1980’li yıllarda çalışmalarını kimya biliminin basit bir şekilde öğretilmesine yönelik bir kuramsal çerçeve üzerinde yoğunlaştırdı. Ancak 1988’de yayımlanan çalışmaları akademik dünyada ilgi görmedi. 1993’te Yale Üniversitesi’ndeki profesörlük görevlerinden erken sayılabilecek bir yaşta emekliye ayrıldı. Aynı yıl Türkiye’ye dönerek Yıldız Teknik Üniversitesi Fen-Edebiyat Fakültesi Kimya Bölümü’nde profesörlüğe atandı. 2002 yılında bu görevden de emekliye ayrıldı.

Türkiye’de bulunduğu dönemde çalışmalarını daha çok Türk ulusal kimliği ve Türk diliyle ilgili milliyetçi görüşlerini yaymaya adadı. Eğitim dilinin resmi dil olması gerektiğini ve yabancı dilin takviyeli olarak öğretilmesinin gerektiğini savunmaktadır. Matematiksel yapısından dolayı Türkçe’nin en iyi bilim dili olduğunu söylemektedir.

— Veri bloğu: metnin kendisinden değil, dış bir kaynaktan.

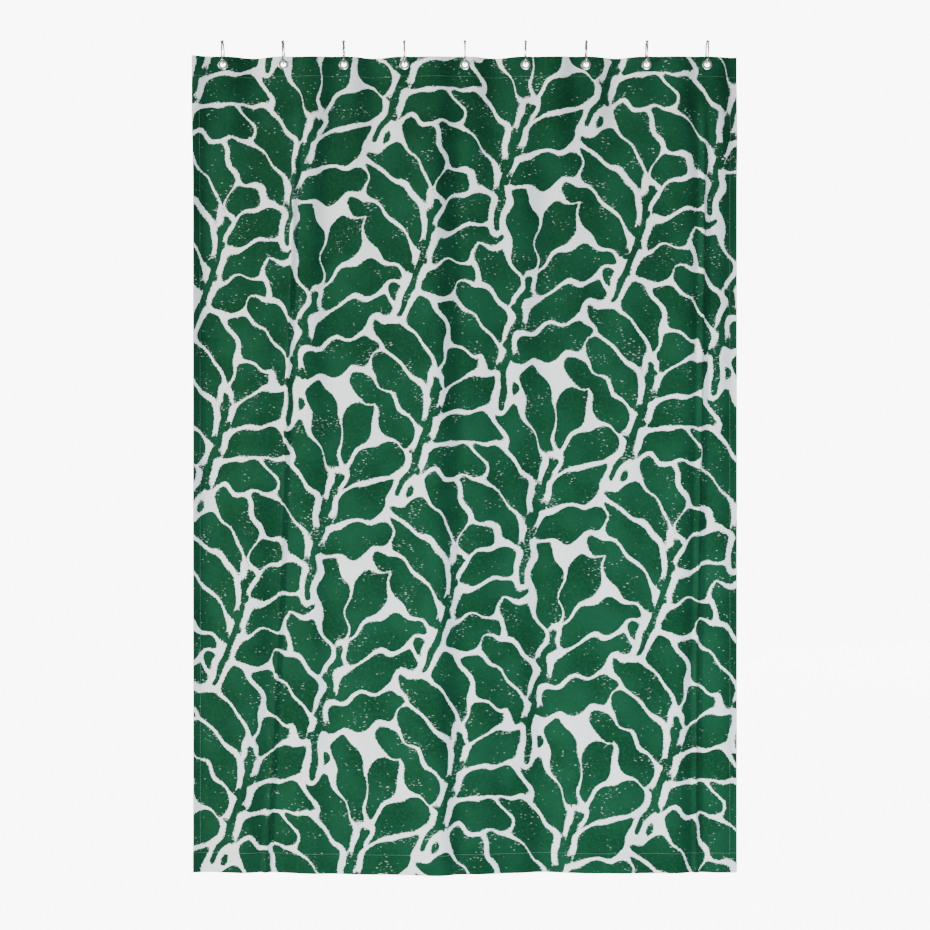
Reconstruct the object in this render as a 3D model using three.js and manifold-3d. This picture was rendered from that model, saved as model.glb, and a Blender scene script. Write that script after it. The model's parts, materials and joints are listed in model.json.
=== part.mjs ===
// A shower curtain hung on nine hinged snap rings, ready to thread on a rod. Millimetres, +Z up.
//
// The rod runs along X through the origin, and the cloth hangs below it in the XZ plane with its printed
// face towards -Y. The origin is on the rod's axis, midway between the side edges. Ring 1, at -X, is the
// anchor at the wall; ring 9, at +X, leads when the curtain is drawn.
//
// The cloth is one panel with its edges turned to the back: a top hem with a stiffener inside, two side
// hems and a bottom hem that holds a weight cord. Nine two-part eyelets clamp the top hem. Each ring is an
// open hoop of wire, a gate on a hinge pin, and a ball at the gate's tip that snaps into the hoop's cup.

import * as THREE from "three";
import { mergeVertices } from "three/addons/utils/BufferGeometryUtils.js";
import Module from "manifold-3d";

const wasm = await Module();
wasm.setup();

// ---------------------------------------------------------------- driving dimensions

const CLOTH_WIDTH = 1372; // flat, finished
const CLOTH_LENGTH = 1981;
const CLOTH_THICKNESS = 0.5;
const LAYER_GAP = 0.3; // between two layers of cloth, and between cloth and metal

const RING_COUNT = 9;
const EYELET_PITCH = 152.4; // measured along the flat cloth
const EYELET_DROP = 20; // from the cloth's top edge down to an eyelet's centre
const FLAT_HALF = 16; // the cloth lies flat this far to each side of an eyelet
const BULGE_SLOPE = 0.434; // steepest slope of the bulge between two eyelets, in radians
const BULGE_STEPS = 8; // straight pieces in one bulge

const TOP_HEM_HEIGHT = 50;
const SIDE_HEM_WIDTH = 20;
const BOTTOM_HEM_HEIGHT = 50;
const STIFFENER_HEIGHT = 44;
const STIFFENER_THICKNESS = 0.4;
const WEIGHT_CORD_RADIUS = 1.2;
const WEIGHT_CORD_LIFT = 5; // from the cloth's bottom edge up to the cord's middle

const ROD_RADIUS = 12.5; // the rod that the rings hang on at rest
const RING_RADIUS = 27; // to the middle of the wire
const WIRE_RADIUS = 2;
const SEAT_CUT = 0.4; // depth of the flat where a ring bears on the rod
const SEAT_LENGTH = 9;
const GATE_ANGLE = 50; // the gate reaches this far above and below the ring's middle, in degrees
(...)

Yaşamı boyunca Kuantum Mekaniği’ne birçok katkıda bulunmuş bir bilim adamıdır. P.A.M. Dirac’in de üzerinde uğraştığı ancak çözümleyemediği bir problemi, “Kuantum mekaniği”nde, Hilbert uzayının topolojisi ve içerdiği yüksek simetrileri çözdü[4]. Böylece Kimya bilimini bu topolojik inceleme ile sağlam bir temele oturttu.